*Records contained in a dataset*
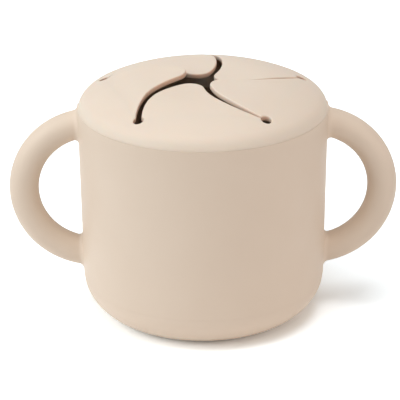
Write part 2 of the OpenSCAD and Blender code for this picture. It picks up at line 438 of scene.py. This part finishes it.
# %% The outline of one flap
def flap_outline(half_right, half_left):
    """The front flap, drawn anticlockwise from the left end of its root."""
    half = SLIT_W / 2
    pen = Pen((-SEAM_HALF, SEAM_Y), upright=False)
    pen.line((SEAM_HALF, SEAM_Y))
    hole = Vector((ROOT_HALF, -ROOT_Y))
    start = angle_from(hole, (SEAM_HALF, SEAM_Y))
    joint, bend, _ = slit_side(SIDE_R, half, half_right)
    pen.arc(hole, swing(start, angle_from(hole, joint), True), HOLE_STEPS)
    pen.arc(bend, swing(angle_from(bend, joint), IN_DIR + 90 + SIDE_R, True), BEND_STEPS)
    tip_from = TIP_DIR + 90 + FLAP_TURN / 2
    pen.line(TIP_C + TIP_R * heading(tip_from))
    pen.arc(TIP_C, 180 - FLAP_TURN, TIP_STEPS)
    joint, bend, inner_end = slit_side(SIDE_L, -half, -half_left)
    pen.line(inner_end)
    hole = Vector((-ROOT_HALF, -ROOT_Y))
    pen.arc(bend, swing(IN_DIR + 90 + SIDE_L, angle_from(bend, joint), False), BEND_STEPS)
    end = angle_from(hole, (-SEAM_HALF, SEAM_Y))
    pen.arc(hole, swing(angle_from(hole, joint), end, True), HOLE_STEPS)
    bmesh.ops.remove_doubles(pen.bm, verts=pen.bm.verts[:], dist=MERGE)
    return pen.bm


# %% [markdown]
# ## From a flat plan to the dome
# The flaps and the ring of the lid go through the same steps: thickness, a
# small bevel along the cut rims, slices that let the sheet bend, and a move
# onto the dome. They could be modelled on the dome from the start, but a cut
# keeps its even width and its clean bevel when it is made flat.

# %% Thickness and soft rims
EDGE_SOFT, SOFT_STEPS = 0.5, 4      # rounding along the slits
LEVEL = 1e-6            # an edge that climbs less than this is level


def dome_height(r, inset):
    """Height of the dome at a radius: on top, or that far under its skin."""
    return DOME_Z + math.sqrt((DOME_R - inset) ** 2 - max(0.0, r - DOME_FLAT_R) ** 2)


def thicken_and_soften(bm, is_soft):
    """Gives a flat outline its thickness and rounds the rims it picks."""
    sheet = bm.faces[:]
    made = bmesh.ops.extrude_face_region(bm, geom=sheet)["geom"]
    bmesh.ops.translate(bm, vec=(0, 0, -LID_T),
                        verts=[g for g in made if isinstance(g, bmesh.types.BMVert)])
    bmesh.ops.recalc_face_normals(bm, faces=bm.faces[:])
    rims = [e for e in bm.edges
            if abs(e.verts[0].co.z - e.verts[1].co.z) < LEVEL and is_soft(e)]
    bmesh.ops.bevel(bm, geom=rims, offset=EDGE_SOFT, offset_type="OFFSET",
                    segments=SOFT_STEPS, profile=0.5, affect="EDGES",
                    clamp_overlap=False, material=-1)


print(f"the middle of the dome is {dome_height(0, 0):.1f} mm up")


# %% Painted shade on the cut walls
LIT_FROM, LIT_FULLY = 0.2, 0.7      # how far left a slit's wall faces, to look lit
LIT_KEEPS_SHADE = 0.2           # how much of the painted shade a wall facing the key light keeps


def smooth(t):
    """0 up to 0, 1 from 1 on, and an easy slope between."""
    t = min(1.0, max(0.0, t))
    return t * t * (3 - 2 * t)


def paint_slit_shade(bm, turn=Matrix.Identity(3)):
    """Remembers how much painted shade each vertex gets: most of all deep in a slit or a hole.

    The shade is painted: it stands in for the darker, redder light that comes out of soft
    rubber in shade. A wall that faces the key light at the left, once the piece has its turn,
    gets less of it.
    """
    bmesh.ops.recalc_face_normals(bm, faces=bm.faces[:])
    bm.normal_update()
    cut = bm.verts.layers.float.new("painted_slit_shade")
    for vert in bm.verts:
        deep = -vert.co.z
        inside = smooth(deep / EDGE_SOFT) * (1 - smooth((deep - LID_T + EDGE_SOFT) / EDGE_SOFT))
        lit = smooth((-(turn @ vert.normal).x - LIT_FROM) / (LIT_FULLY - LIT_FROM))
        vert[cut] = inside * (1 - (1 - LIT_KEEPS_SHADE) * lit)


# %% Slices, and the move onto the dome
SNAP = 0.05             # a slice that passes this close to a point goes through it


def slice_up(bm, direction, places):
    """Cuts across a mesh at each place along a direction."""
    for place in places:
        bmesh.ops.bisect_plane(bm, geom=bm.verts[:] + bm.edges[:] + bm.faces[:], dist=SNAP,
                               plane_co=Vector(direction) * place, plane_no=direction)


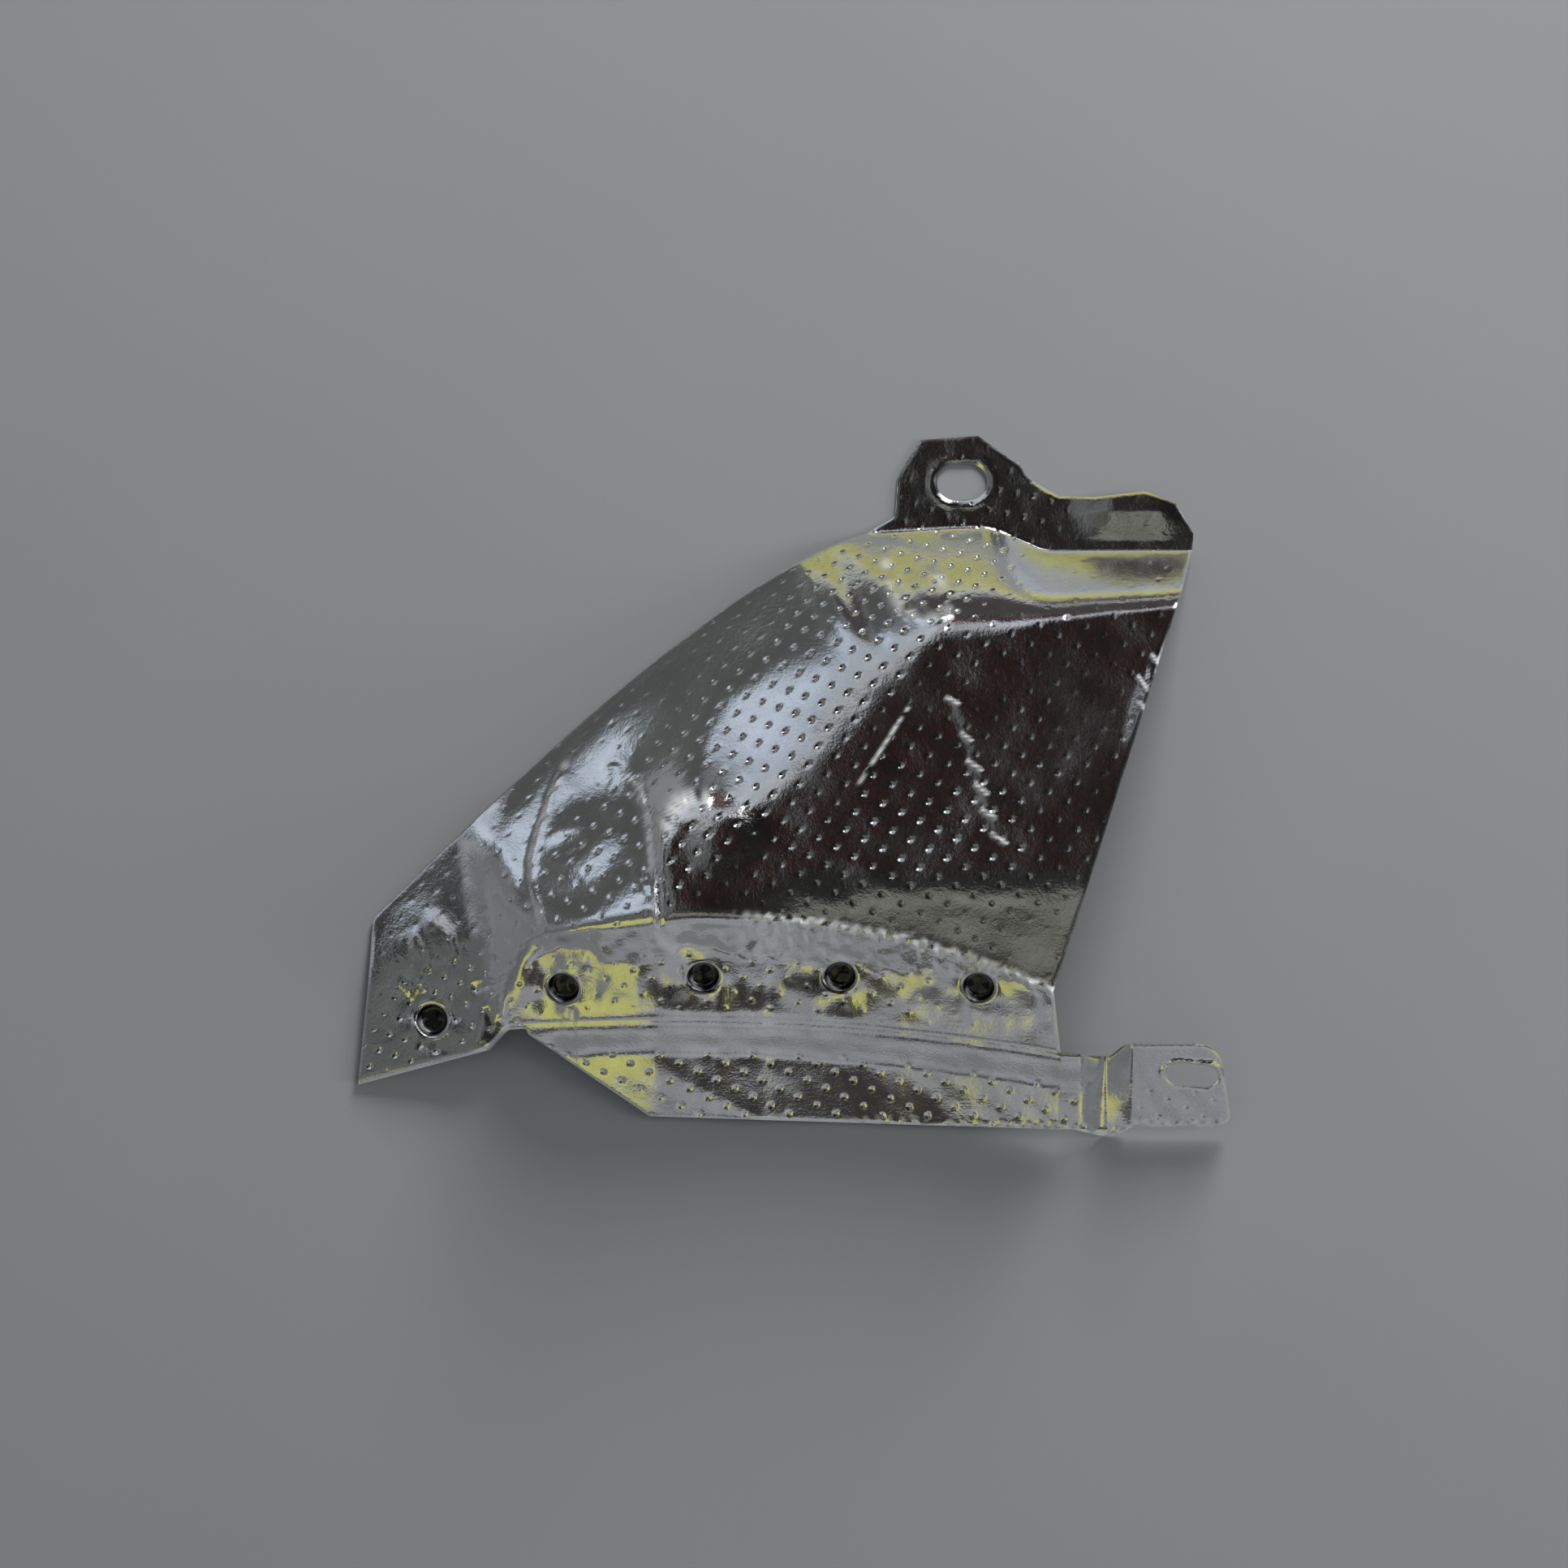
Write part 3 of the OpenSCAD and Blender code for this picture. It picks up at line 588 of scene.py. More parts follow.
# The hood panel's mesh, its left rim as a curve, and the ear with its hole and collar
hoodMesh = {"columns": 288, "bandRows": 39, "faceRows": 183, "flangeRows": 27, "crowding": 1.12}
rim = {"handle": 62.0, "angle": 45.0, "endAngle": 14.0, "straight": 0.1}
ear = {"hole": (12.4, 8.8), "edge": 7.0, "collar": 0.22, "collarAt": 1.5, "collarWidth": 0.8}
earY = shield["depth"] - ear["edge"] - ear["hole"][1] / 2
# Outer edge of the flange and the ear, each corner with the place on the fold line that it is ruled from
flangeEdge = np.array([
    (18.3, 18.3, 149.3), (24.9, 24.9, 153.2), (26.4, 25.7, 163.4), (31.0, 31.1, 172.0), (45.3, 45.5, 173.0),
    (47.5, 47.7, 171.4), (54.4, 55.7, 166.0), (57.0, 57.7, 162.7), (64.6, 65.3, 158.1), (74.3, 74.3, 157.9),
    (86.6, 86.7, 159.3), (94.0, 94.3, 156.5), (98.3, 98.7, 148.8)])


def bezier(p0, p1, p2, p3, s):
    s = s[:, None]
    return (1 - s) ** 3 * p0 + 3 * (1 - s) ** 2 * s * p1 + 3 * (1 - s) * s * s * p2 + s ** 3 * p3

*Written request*
Reproduce every record above exactly as it appears.

*Answer*
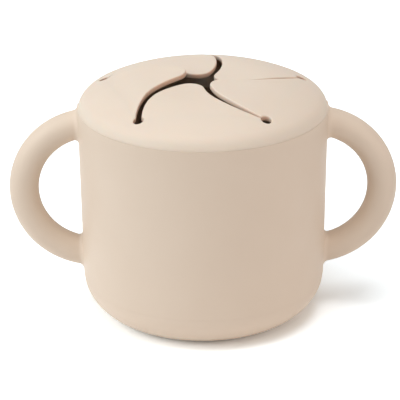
Write part 2 of the OpenSCAD and Blender code for this picture. It picks up at line 438 of scene.py. This part finishes it.
# %% The outline of one flap
def flap_outline(half_right, half_left):
    """The front flap, drawn anticlockwise from the left end of its root."""
    half = SLIT_W / 2
    pen = Pen((-SEAM_HALF, SEAM_Y), upright=False)
    pen.line((SEAM_HALF, SEAM_Y))
    hole = Vector((ROOT_HALF, -ROOT_Y))
    start = angle_from(hole, (SEAM_HALF, SEAM_Y))
    joint, bend, _ = slit_side(SIDE_R, half, half_right)
    pen.arc(hole, swing(start, angle_from(hole, joint), True), HOLE_STEPS)
    pen.arc(bend, swing(angle_from(bend, joint), IN_DIR + 90 + SIDE_R, True), BEND_STEPS)
    tip_from = TIP_DIR + 90 + FLAP_TURN / 2
    pen.line(TIP_C + TIP_R * heading(tip_from))
    pen.arc(TIP_C, 180 - FLAP_TURN, TIP_STEPS)
    joint, bend, inner_end = slit_side(SIDE_L, -half, -half_left)
    pen.line(inner_end)
    hole = Vector((-ROOT_HALF, -ROOT_Y))
    pen.arc(bend, swing(IN_DIR + 90 + SIDE_L, angle_from(bend, joint), False), BEND_STEPS)
    end = angle_from(hole, (-SEAM_HALF, SEAM_Y))
    pen.arc(hole, swing(angle_from(hole, joint), end, True), HOLE_STEPS)
    bmesh.ops.remove_doubles(pen.bm, verts=pen.bm.verts[:], dist=MERGE)
    return pen.bm


# %% [markdown]
# ## From a flat plan to the dome
# The flaps and the ring of the lid go through the same steps: thickness, a
# small bevel along the cut rims, slices that let the sheet bend, and a move
# onto the dome. They could be modelled on the dome from the start, but a cut
# keeps its even width and its clean bevel when it is made flat.

# %% Thickness and soft rims
EDGE_SOFT, SOFT_STEPS = 0.5, 4      # rounding along the slits
LEVEL = 1e-6            # an edge that climbs less than this is level


def dome_height(r, inset):
    """Height of the dome at a radius: on top, or that far under its skin."""
    return DOME_Z + math.sqrt((DOME_R - inset) ** 2 - max(0.0, r - DOME_FLAT_R) ** 2)


def thicken_and_soften(bm, is_soft):
    """Gives a flat outline its thickness and rounds the rims it picks."""
    sheet = bm.faces[:]
    made = bmesh.ops.extrude_face_region(bm, geom=sheet)["geom"]
    bmesh.ops.translate(bm, vec=(0, 0, -LID_T),
                        verts=[g for g in made if isinstance(g, bmesh.types.BMVert)])
    bmesh.ops.recalc_face_normals(bm, faces=bm.faces[:])
    rims = [e for e in bm.edges
            if abs(e.verts[0].co.z - e.verts[1].co.z) < LEVEL and is_soft(e)]
    bmesh.ops.bevel(bm, geom=rims, offset=EDGE_SOFT, offset_type="OFFSET",
                    segments=SOFT_STEPS, profile=0.5, affect="EDGES",
                    clamp_overlap=False, material=-1)


print(f"the middle of the dome is {dome_height(0, 0):.1f} mm up")


# %% Painted shade on the cut walls
LIT_FROM, LIT_FULLY = 0.2, 0.7      # how far left a slit's wall faces, to look lit
LIT_KEEPS_SHADE = 0.2           # how much of the painted shade a wall facing the key light keeps


def smooth(t):
    """0 up to 0, 1 from 1 on, and an easy slope between."""
    t = min(1.0, max(0.0, t))
    return t * t * (3 - 2 * t)


def paint_slit_shade(bm, turn=Matrix.Identity(3)):
    """Remembers how much painted shade each vertex gets: most of all deep in a slit or a hole.

    The shade is painted: it stands in for the darker, redder light that comes out of soft
    rubber in shade. A wall that faces the key light at the left, once the piece has its turn,
    gets less of it.
    """
    bmesh.ops.recalc_face_normals(bm, faces=bm.faces[:])
    bm.normal_update()
    cut = bm.verts.layers.float.new("painted_slit_shade")
    for vert in bm.verts:
        deep = -vert.co.z
        inside = smooth(deep / EDGE_SOFT) * (1 - smooth((deep - LID_T + EDGE_SOFT) / EDGE_SOFT))
        lit = smooth((-(turn @ vert.normal).x - LIT_FROM) / (LIT_FULLY - LIT_FROM))
        vert[cut] = inside * (1 - (1 - LIT_KEEPS_SHADE) * lit)


# %% Slices, and the move onto the dome
SNAP = 0.05             # a slice that passes this close to a point goes through it


def slice_up(bm, direction, places):
    """Cuts across a mesh at each place along a direction."""
    for place in places:
        bmesh.ops.bisect_plane(bm, geom=bm.verts[:] + bm.edges[:] + bm.faces[:], dist=SNAP,
                               plane_co=Vector(direction) * place, plane_no=direction)


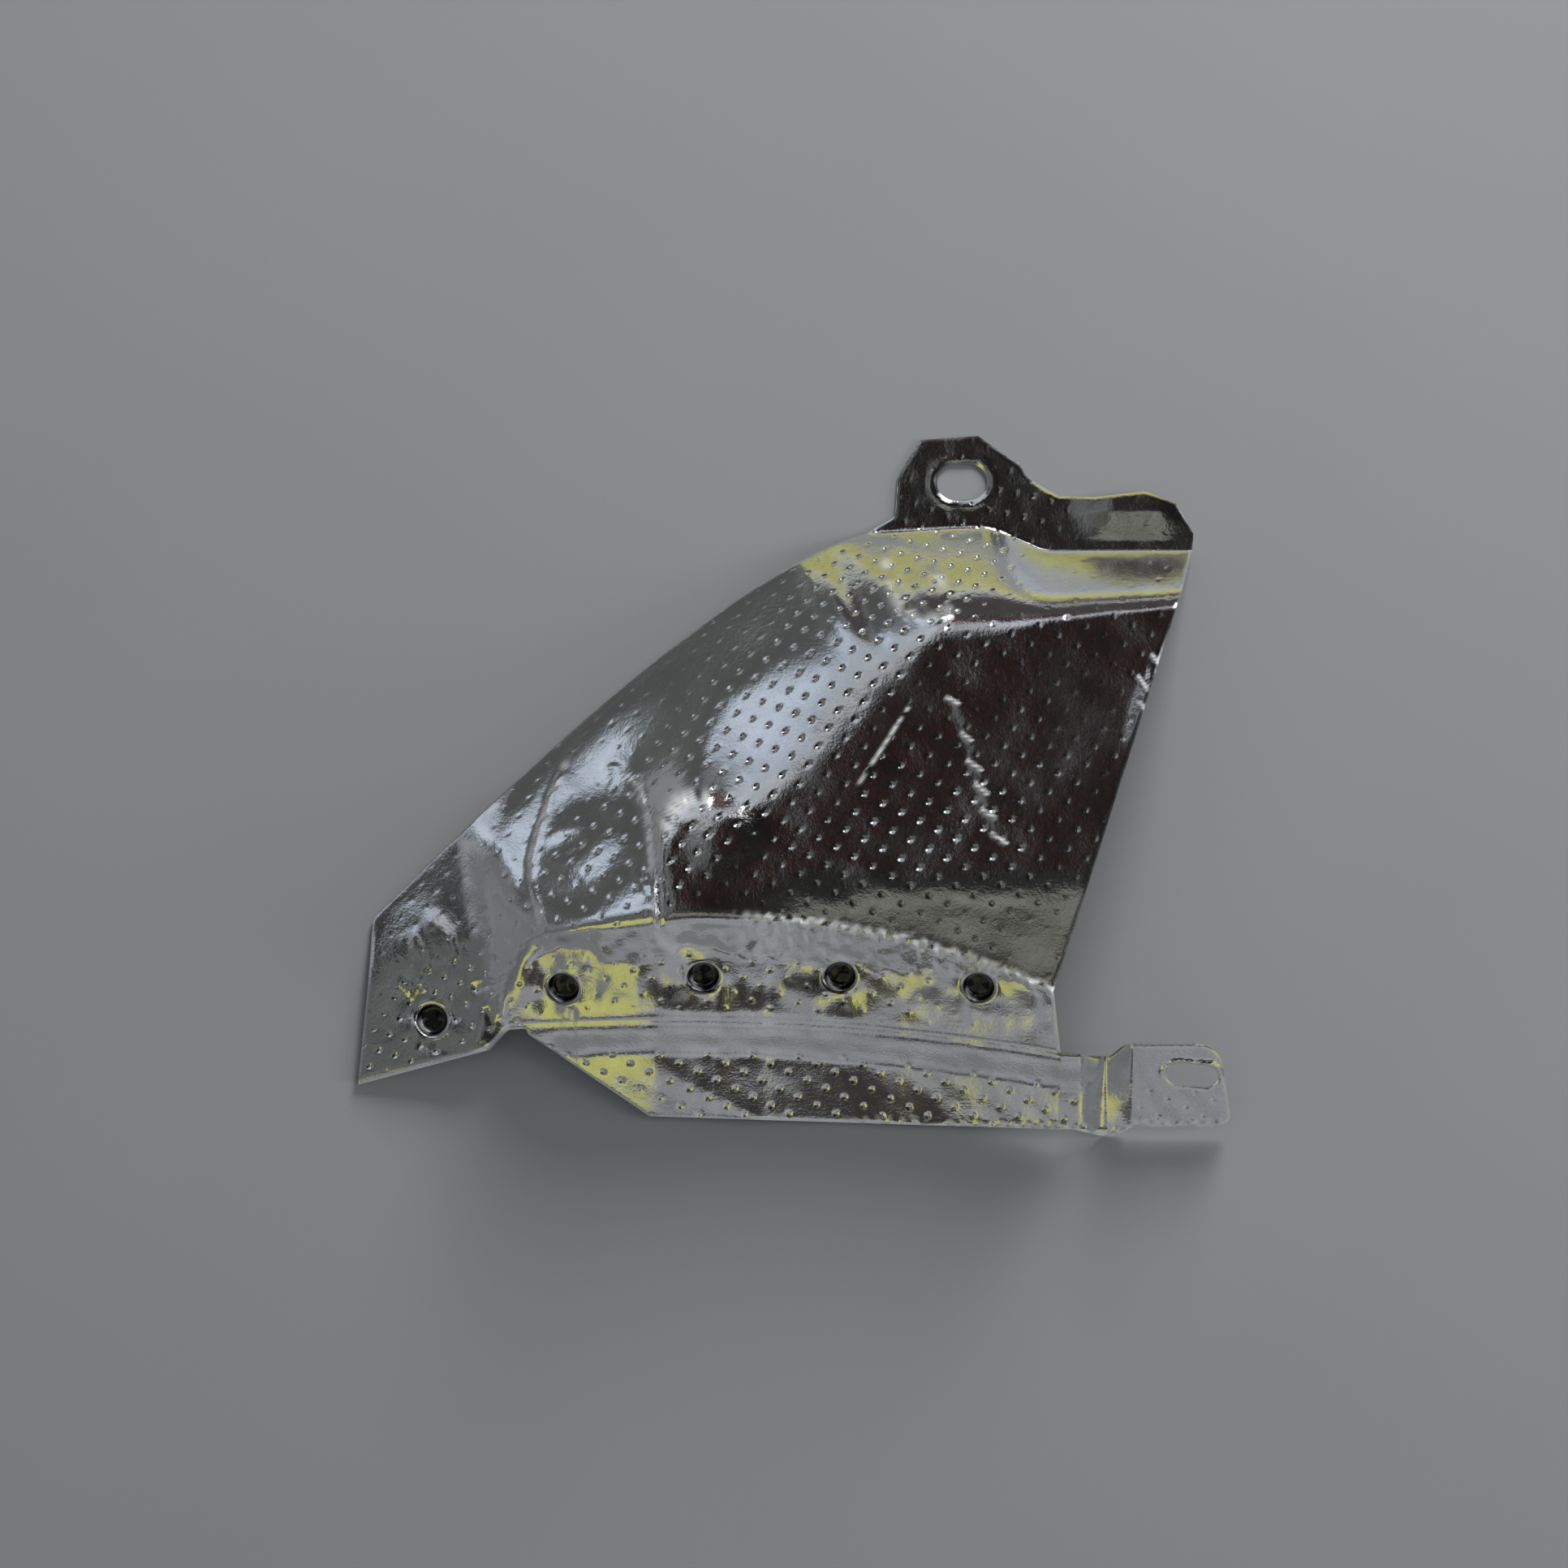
Write part 3 of the OpenSCAD and Blender code for this picture. It picks up at line 588 of scene.py. More parts follow.
# The hood panel's mesh, its left rim as a curve, and the ear with its hole and collar
hoodMesh = {"columns": 288, "bandRows": 39, "faceRows": 183, "flangeRows": 27, "crowding": 1.12}
rim = {"handle": 62.0, "angle": 45.0, "endAngle": 14.0, "straight": 0.1}
ear = {"hole": (12.4, 8.8), "edge": 7.0, "collar": 0.22, "collarAt": 1.5, "collarWidth": 0.8}
earY = shield["depth"] - ear["edge"] - ear["hole"][1] / 2
# Outer edge of the flange and the ear, each corner with the place on the fold line that it is ruled from
flangeEdge = np.array([
    (18.3, 18.3, 149.3), (24.9, 24.9, 153.2), (26.4, 25.7, 163.4), (31.0, 31.1, 172.0), (45.3, 45.5, 173.0),
    (47.5, 47.7, 171.4), (54.4, 55.7, 166.0), (57.0, 57.7, 162.7), (64.6, 65.3, 158.1), (74.3, 74.3, 157.9),
    (86.6, 86.7, 159.3), (94.0, 94.3, 156.5), (98.3, 98.7, 148.8)])


def bezier(p0, p1, p2, p3, s):
    s = s[:, None]
    return (1 - s) ** 3 * p0 + 3 * (1 - s) ** 2 * s * p1 + 3 * (1 - s) * s * s * p2 + s ** 3 * p3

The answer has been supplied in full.